Because from the compiler's

Because from the compiler's point of view the "stop" variable has always value false and never changes in this part of code. So the compiler is free to optimize the loop into an infinite loop by omitting the condition. A mutex is a barrier for such an optimization.

Multi-threading and volatile

Hi, I 100% agree that this code is invalid. But not because it doesn't work, but because it's terribly difficult to figure out if and why it does. In this example, I believe it does work - the compiler doesn't know what sleep() does, so it's forced to assume that it might change "stop". If "stop" was static, then it couldn't, so the compiler could assume it doesn't (but it could call a function in the same source, which would change "stop", so the compiler actually can't assume it). But if sleep() is implemented inline as a busy loop, then the compiler does know what it does. The volatile keyword would help, because it tells the compiler to just read the variable again each time, assuming nothing. You're right that it's meant for memory mapped I/O, but it can be useful for multi-threading. Anyway, if you code's correctness depends on understanding all the details above - you're in trouble. Also, I'm not sure a Mutex would save you here. The proper solution is, I think, replacing "stop" with a Semaphore. Uri.

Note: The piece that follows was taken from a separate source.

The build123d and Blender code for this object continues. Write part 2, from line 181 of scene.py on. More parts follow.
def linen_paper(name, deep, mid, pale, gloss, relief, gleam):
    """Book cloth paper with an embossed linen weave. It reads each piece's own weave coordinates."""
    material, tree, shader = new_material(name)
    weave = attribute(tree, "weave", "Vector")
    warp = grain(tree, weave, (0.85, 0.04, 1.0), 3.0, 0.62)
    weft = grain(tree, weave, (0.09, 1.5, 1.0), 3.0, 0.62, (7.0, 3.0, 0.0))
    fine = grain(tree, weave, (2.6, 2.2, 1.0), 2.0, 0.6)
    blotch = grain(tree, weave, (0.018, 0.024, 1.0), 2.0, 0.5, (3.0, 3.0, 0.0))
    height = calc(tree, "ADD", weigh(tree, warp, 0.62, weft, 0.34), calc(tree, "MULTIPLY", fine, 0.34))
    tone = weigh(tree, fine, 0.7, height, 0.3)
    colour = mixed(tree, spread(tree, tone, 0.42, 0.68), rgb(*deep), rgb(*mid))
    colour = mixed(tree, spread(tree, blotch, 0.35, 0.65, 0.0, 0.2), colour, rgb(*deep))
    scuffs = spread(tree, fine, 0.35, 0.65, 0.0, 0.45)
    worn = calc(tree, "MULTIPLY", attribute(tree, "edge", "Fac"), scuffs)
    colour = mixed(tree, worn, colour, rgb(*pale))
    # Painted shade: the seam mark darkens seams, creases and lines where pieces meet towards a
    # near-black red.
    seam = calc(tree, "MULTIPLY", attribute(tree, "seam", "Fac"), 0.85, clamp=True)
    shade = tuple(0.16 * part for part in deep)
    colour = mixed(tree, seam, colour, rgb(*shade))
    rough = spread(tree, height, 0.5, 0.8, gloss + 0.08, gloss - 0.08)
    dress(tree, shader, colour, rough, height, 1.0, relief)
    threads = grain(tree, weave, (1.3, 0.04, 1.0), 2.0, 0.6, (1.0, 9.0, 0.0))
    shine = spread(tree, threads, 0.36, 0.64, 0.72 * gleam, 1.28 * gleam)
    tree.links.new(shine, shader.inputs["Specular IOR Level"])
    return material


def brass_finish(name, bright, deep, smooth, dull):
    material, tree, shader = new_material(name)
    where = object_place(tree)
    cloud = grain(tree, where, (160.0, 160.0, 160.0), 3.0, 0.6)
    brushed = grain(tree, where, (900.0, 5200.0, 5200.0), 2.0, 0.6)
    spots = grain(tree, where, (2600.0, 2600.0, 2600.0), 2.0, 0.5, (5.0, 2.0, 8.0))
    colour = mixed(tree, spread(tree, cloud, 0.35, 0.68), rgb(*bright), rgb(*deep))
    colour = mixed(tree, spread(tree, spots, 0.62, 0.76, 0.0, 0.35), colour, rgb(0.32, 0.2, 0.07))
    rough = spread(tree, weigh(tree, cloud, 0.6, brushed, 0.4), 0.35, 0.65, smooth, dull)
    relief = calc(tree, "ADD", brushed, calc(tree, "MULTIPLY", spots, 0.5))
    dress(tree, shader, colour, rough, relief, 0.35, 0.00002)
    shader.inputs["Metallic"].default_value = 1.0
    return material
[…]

volatile for shared variables

I think that volatile will not help in your example because it will not ensure that the memory is synchronized between the processors involved. It works by accident on current processors but is not enforced by the C or POSIX standard. A synchronization primitive like a mutex will ensure that the proper memory synchronization steps are performed.

You're right, this section is

You're right, this section is completely wrong about the volatile keyword, I'll change it. Thanks for pointing this out.